§ Supplied material:
>> BEGIN

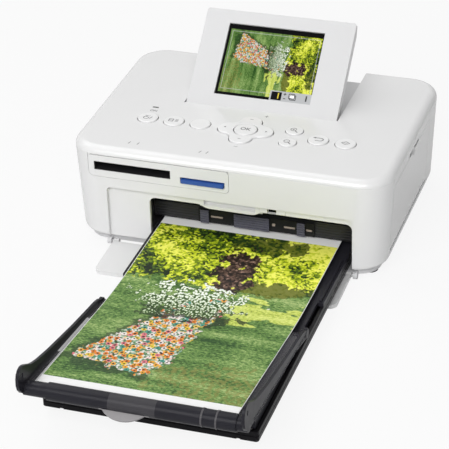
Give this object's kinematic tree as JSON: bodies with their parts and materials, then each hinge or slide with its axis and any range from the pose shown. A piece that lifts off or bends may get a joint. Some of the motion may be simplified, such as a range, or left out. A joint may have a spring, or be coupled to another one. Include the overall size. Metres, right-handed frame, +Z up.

>> END
>> BEGIN

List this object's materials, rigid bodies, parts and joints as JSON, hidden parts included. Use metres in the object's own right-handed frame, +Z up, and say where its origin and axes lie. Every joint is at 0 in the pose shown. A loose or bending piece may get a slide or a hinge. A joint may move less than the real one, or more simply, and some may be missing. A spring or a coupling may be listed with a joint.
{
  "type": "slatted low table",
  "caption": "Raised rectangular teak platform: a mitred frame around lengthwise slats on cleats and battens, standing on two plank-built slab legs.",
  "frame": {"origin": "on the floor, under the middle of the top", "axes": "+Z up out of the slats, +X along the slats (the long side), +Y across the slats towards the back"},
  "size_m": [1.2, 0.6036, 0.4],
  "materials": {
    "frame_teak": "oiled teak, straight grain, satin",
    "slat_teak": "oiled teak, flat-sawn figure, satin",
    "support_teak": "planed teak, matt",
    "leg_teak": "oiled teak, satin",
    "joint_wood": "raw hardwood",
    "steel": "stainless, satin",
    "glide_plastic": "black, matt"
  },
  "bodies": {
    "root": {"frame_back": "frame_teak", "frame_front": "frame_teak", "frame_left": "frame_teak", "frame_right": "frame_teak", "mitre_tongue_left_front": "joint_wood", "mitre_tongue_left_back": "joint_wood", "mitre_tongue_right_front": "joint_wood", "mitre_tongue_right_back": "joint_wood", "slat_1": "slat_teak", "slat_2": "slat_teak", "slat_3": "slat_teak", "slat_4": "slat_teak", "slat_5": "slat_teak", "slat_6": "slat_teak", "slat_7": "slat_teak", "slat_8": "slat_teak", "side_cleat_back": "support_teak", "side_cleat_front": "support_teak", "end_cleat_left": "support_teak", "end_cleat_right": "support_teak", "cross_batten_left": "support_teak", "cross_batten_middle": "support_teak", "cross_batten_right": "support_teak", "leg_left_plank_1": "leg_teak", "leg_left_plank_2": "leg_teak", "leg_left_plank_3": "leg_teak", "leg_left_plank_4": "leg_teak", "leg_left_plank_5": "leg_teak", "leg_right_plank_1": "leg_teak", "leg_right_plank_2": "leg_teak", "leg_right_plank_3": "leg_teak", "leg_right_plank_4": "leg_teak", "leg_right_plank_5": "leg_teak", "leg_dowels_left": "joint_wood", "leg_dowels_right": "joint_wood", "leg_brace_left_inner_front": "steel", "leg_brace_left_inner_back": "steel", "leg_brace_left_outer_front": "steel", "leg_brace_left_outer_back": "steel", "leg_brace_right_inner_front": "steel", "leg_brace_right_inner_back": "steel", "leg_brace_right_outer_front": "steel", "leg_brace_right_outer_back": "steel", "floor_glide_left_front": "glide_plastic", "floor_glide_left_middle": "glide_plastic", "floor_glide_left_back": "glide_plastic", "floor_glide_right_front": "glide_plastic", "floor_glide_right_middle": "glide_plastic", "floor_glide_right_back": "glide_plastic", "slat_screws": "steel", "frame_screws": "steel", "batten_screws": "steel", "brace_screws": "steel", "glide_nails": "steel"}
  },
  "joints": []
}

>> END

§ Task requirements: Search the lines above for the string "joints" and copy each line that has it.

§ Solution to the problem:
List this object's materials, rigid bodies, parts and joints as JSON, hidden parts included. Use metres in the object's own right-handed frame, +Z up, and say where its origin and axes lie. Every joint is at 0 in the pose shown. A loose or bending piece may get a slide or a hinge. A joint may move less than the real one, or more simply, and some may be missing. A spring or a coupling may be listed with a joint.
  "joints": []